Setting aside moans about Phelps’ plot changes (despite the fact that faithful Poirot adaptations starring David Suchet play daily on ITV3) and John Malkovich’s failure to do Suchet’s René Artois accent, what Brexiteers really did not like were a handful of scenes in which Poirot encountered members of Oswald Mosley’s British Union of Fascists. ‘The story has been re-imagined as an anti-Brexit parable,’ moaned Tim Dawson, writer of the unlamented BBC Three sitcom Coming Of Age on the Conservative Home website. ‘Left-liberal propaganda… excruciating,’ was the Telegraph’s verdict. The bizarre @LabourLeave Twitter account asked: ‘Why is the #BBC tarring 52% of the population that pays for it as ‘fascist’? This pitiful, offensive nonsense from Sarah Phelps is luvvie ignorance and posturing at its worst.’
Then, when Jodie Whittaker phoned UNIT for help in the New Year’s’ Day episode of Doctor Who, only to be told that the military organisation had been ‘put on hold following financial disputes and subsequent funding withdrawal by the UK’s major international partners’, the blood pressure rose once again. ‘I cannot f**king believe that the BBC are now peddling their anti-Brexit propaganda bulls**t with Doctor Who,’ tweeted ‘Incarnation Eleven’, adding, ‘Oh… hang on… of course I can!’
For fear of being triggered then, it might be best if Leavers tune in just for the final moments of Brexit: The Uncivil War. You know, the bit where they win. For The New European readers it’s going to be a tougher watch. Though Graham and Haynes give it a grating and needless Hollywood gloss (no, the final result wasn’t a mystery until it was announced onstage in Manchester in the early hours of June 24), the sequence showing Leave’s victory is every bit as depressing as the real thing.
But, my fellow Remainer snowflakes, do not be tempted to turn off just as the champagne corks pop. If you do, you’ll miss Cumberbatch using a spectacular and completely accurate four-letter term to describe Nigel Farage. And you’ll definitely be reading complaints about that on Twitter.
Brexit: The Uncivil War airs on Channel 4 at 9pm on Monday, January 7.
BREXITEERS OF THE WEEK
4) Nostradamus
The French seer has been criticised by the Daily Express for failing to predict what will happen with Brexit – possibly down to the fact that he died in 1552.

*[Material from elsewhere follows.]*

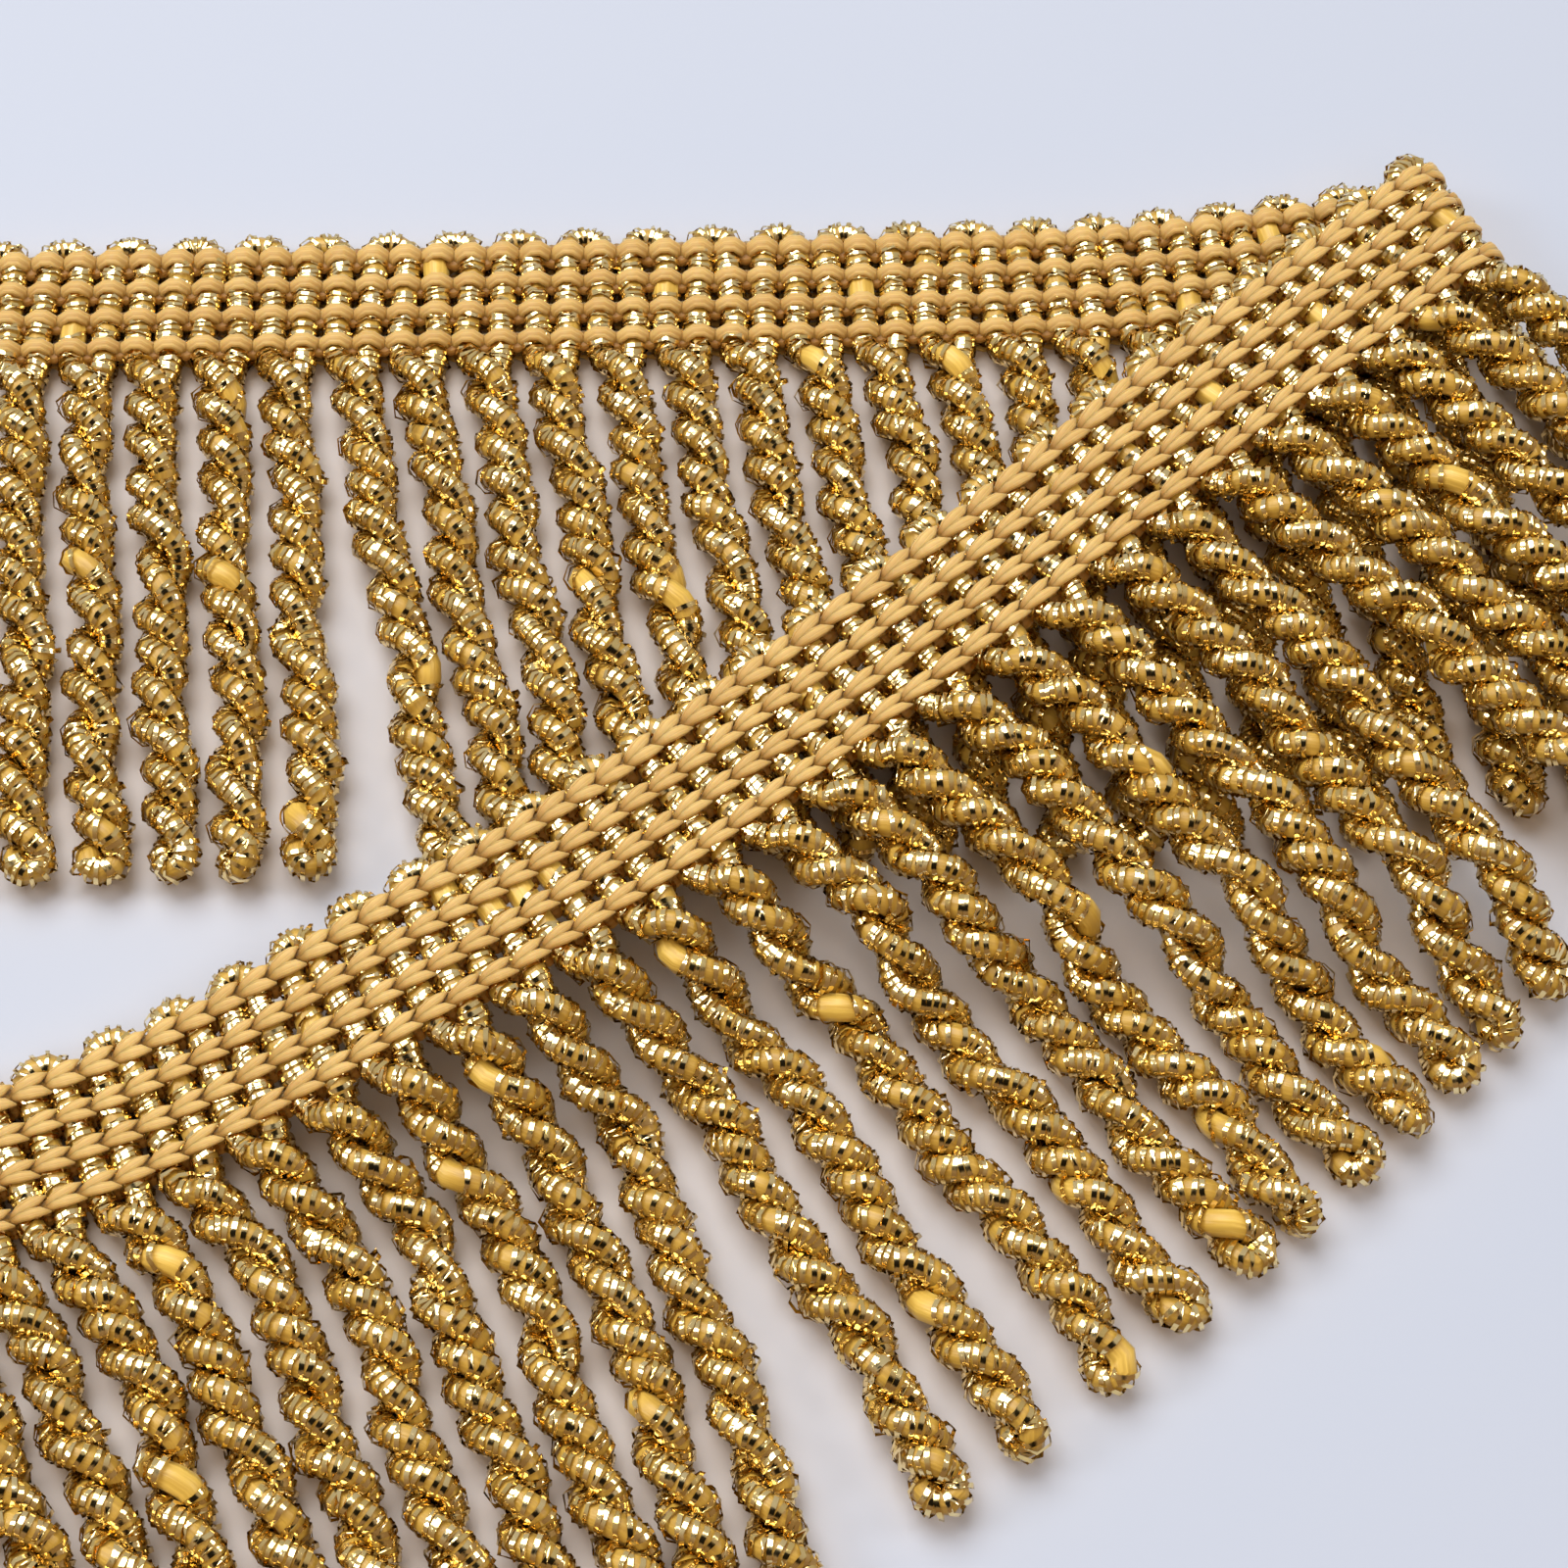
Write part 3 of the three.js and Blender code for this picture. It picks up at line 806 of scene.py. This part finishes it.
def stitch_tree():
    """Puts a stitch on every point, towards -X with its chain face down, as one mesh."""
    tree = bpy.data.node_groups.new("Chain rows", "GeometryNodeTree")
    new_socket(tree, "Geometry", "NodeSocketGeometry", "OUTPUT")
    new_socket(tree, "Geometry", "NodeSocketGeometry")
    new_socket(tree, "Stitch", "NodeSocketObject")
    new_socket(tree, "Sway", "NodeSocketFloat")
    new_socket(tree, "Seed", "NodeSocketInt")
    new_socket(tree, "Material", "NodeSocketMaterial")
    given = tree.nodes.new("NodeGroupInput").outputs

    number = tree.nodes.new("GeometryNodeInputIndex").outputs[0]
    sway = vectors(
        tree, "SCALE",
        add_node(tree, "FunctionNodeRandomValue",
                 {"ID": number, "Seed": given["Seed"], 0: (-1, -1, -1), 1: (1, 1, 1)},
                 data_type="FLOAT_VECTOR").outputs[0],
        given["Sway"],
    )
    turned = add_node(
        tree, "FunctionNodeAxesToRotation",
        {"Primary Axis": vectors(tree, "ADD", (-1, 0, 0), sway), "Secondary Axis": (0, 0, -1)},
        primary_axis="X", secondary_axis="Z",
    ).outputs[0]
    size = add_node(
        tree, "GeometryNodeInputNamedAttribute", {"Name": "size"}, data_type="FLOAT_VECTOR",
    ).outputs[0]
    stitch = add_node(tree, "GeometryNodeObjectInfo", {"Object": given["Stitch"]})
    rows = add_node(
        tree, "GeometryNodeInstanceOnPoints",
        {"Points": given["Geometry"], "Instance": stitch.outputs["Geometry"], "Rotation": turned,
         "Scale": size},
    ).outputs[0]
    rows = add_node(
        tree, "GeometryNodeStoreNamedAttribute",
        {"Geometry": rows, "Name": "tone",
         "Value": random_value(tree, given["Seed"], number)},
        data_type="FLOAT", domain="INSTANCE",
    ).outputs[0]
    rows = add_node(tree, "GeometryNodeRealizeInstances", {"Geometry": rows}).outputs[0]
    rows = add_node(
        tree, "GeometryNodeSetMaterial", {"Geometry": rows, "Material": given["Material"]},
    ).outputs[0]
    end = tree.nodes.new("NodeGroupOutput")
    tree.links.new(rows, end.inputs[0])
    return tree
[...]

British psychic Craig Hamilton-Parker told the paper: ‘What is most strange about the Nostradamus predictions is that they do not appear to have any references to Brexit.
‘I foresee a hard Brexit with May in power to the last minute when there will be a leadership challenge – Boris takes the crown.’
Meanwhile Jemima Packington, who uses asparagus to predict the future, told the Mirror that though fears about Brexit would prove ‘largely unfounded’, 2019 would bring a worldwide recession with famous British brands collapsing. On the plus side, she predicted that asparagus sales would hit an all-time high.
3) Theresa May
The hapless PM cannot get a single thing right. Asked by website Politico to name the Christmas movie she loves most, May replied: ‘My favourite festive film is Holiday Inn with Bing Crosby – it gave us the original version of White Christmas, and is a real holiday classic.’
A terrific answer, and one her researchers must have spent literally seconds on Wikipedia to come up with. Had they actually watched Holiday Inn instead, they’d have realised that it contains an excruciating scene in which Crosby performs a song in blackface, while dressed as Abraham Lincoln.
He’s accompanied by a white orchestra wearing black face paint and slave garb straight from the cotton fields, while the white audience is served by blacked-up waiters.
Note to May: If you’re planning a film about life in the new post-Brexit Britain, the title Birth Of A Nation is already taken.
2) Jeremy Hunt
‘A second referendum would be damaging because we are a democracy,’ said the foreign secretary on his trip to Singapore. So letting the public vote is now undemocratic, while the best place to defend democracy is in a one-party state!
It surely doesn’t help that four days after the referendum, then-health secretary Hunt told the Daily Telegraph that the Tories should ‘negotiate a deal and put it to the British people, either in a referendum or through the Conservative manifesto at a fresh general election’.
But back then he wasn’t positioning himself to become Theresa May’s successor by appeasing the Conservatives’ Brexity base.
1) Tony Gallagher
‘Those EU citizens who have built their lives in the UK have given huge amounts to this country – and they must be made to feel welcome,’ began a striking Sun editorial on December 29. ‘So the Home Office’s sinister demand that they ‘apply’ to stay here after we leave the EU, with the silent threat of imminent deportation, strikes all the wrong notes… there is a difference between ensuring control of our borders and straight-forward hostility.’
This is absolutely right, which begs the question of where the government might have got the idea to turn up the heat on migrants in the first place. Perhaps it was from the newspaper which printed front page stories like ‘1m migrants heading this way’, ‘Another 330,000 migrants prove we cannot control our own borders’ and ‘Draw a red line on immigration or else’ – all Sun front pages under current editor Tony Gallagher!